The birth of the metaverse can be attributed to decades of technology trends that have been driven by perceived needs. In some ways, the metaverse just gives a name to an arbitrary notch in those continuous trends. One of the most notable trends is convergence, which happens to have two interpretations, which I will outline below.
Convergence of Realities
First, the Metaverse is often defined as a convergence of virtual and physical reality. Two-dimensional interfaces like laptops and smartphones still maintain a separation between the digital world and the physical one. To access the internet, you have to pull your device out and turn it on – among other things, access to this world is limited by screen size. Communication between mind and machine can also be made faster. We chose to call the next iteration the Metaverse, wherein the transition between the physical and virtual world is made smoother through technologies like extended reality.
There’s nothing inherently new about getting better immersion and increasing the ‘bandwidth’ of communication between computers and humans. This trend is what I call the Pipeline of Human-Machine Interfacing, which you can read about here. It’s what drove us from the clunky desktop to touchscreen phones, and it’s what will drive us from those same phones to extended-reality headsets. It might even be what drives us from XR to brain-machine interfaces.
Convergence of Technologies & Trends
For too many people, the Metaverse is just about moving experiences into VR.
For others, such as the Web3 VC/accelerator Outlier Ventures, who share some great thoughts here, it means the convergence of VR, AR, computer vision, IoT, smart cities, biotech, blockchain, and AI. This is because the Metaverse revolves around how data application and content representation is fundamentally changing the dynamics of our society, just like the Internet has. That’s why the Metaverse is often considered an extension of the Internet.
To paint a picture, imagine you’re walking down the street. You throw out your finished coffee in a bin which is outlined in orange on your AR headset because the city embedded devices into all public infrastructure features. You’re a bit hungry, so you start a search for the nearest restaurant. An AI algorithm uses your past restaurant ratings and others’ snapshots of their meals to give you a few top suggestions. A nearby Chinese place has a good-looking roast duck. You enter the store, but there’s a huge line. You take a screenshot of the line and submit it to Google Maps, which automatically blurs everyone’s faces using computer vision and publishes the picture so others searching for restaurants know the situation. As a reward for submitting, a data-sharing blockchain network algorithmically deposits 0.0005 ETH to my wallet address which is later reused to buy my roast duck.
Take the story with a grain of salt, it’s only meant to get your imagination going.
The Metaverse is also a convergence of social and political trends such as the normalization of virtual experiences due to Covid-19 and the increasing distrust in centralized organizations driving the enthusiasm behind Web3.

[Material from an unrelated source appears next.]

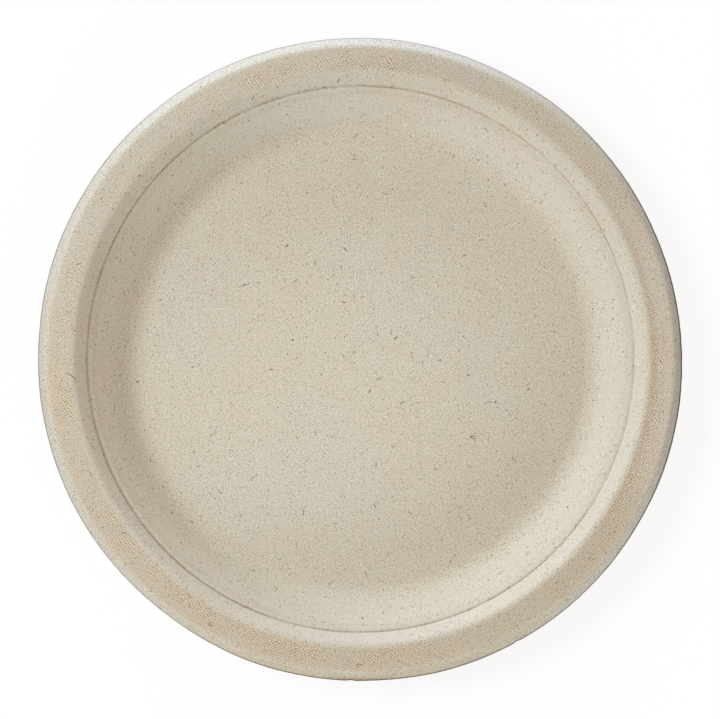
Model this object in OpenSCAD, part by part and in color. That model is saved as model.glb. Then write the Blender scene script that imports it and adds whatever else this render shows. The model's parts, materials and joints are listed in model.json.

So, What Does This Mean For Your Business?
Don’t let your vision be narrowed by existing products and plans. This convergence is a trend spanning decades, and we can’t imagine what we’ll have in even five to ten years. A brilliant quote comes to mind:
“We overestimate the impact of technology in the short-term and underestimate the effect in the long run.” – Roy Amara, Stanford computer scientist in the 1960s
All industries will eventually be affected by this convergence, by the Metaverse. In the 1980s and 90s, the Internet also seemed too esoteric for most businesses. Yet within two decades, it was used ubiquitously – from gold mining to burger flipping to Wall Street banking. The convergence of XR with other technologies will face a similar adoption trajectory. The Metaverse isn’t just for consumer-facing companies.
It’s OK if the time for you or your business to step in hasn’t come yet. Despite all the buzz, most of the early-mover advantage of the Internet was captured in the early 2000s, after the dot com bubble.
But don’t brush off the impact of the Metaverse for another ten years because ape-themed NFTs and gimmicky Decentraland storefronts are all that come to mind when thinking about it. This is just the beginning.